Pingback:Thank you SCOM community – you made 2021 awesome! - SCOMathon
Hi Kevin,
Great work on this MP, saves me a lot of time. I have one feature request though. Is it possible to add a failover server even when the agent is not being moved to another MS/GW? I now have a number of agents which have a failover MS/GW configured and a number of agents which don’t have a failover. This because of the fact that a failover is only added when the agent is moved to another MS/GW.

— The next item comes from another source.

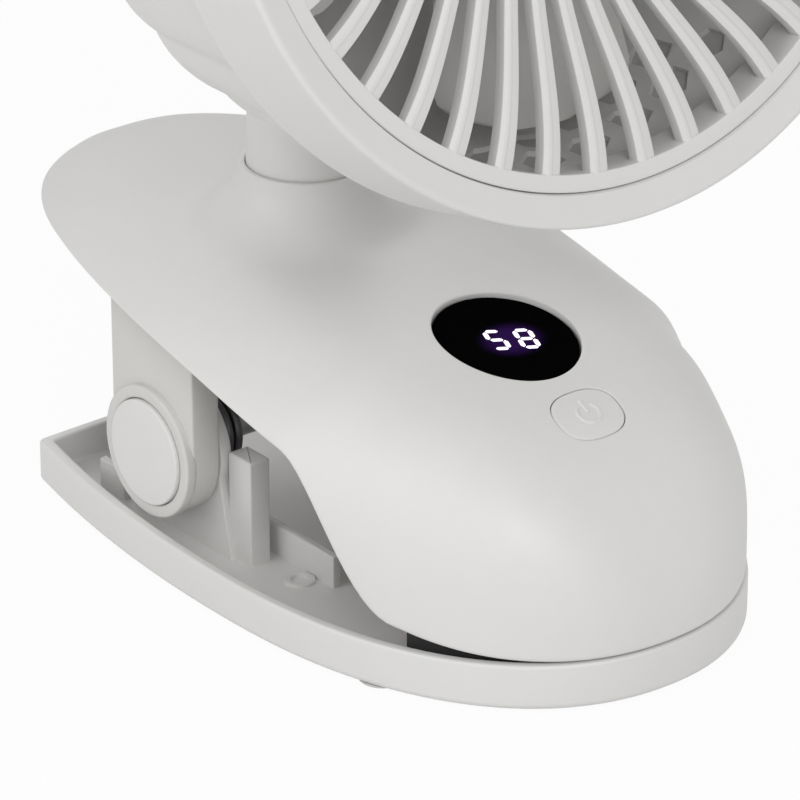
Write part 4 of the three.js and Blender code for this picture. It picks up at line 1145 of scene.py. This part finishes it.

I see this commonly…. but checking EVERY agent for proper failover config can be expensive…. so I would not make it part of the GW load balancer. Normally I do this manually via PowerShell https://kevinholman.com/2018/08/06/assigning-gateways-and-agents-to-management-servers-using-powershell/
Otherwise – you could write a rule that runs a script and gets all agents assigned to a specific gateway, then adds a specific failover if it is missing. But you’d need a copy of the rule running for EACH gateway that you have a failover partner for. I have written things like this for my customers, but it is usually customized for their environment and hard to make a generic one. Usually if a customer is comfortable editing the XML and copy/pasting a rule and fixing up the display strings – they are also comfortable writing their own script.
Do you think it would be useful to create a MP example that does this in a generic format?
Thank you for explaining your thoughts on this and why you choose not to add this to the MP. Yes, it would be of great help to have a MP example which I can adjust for our environments.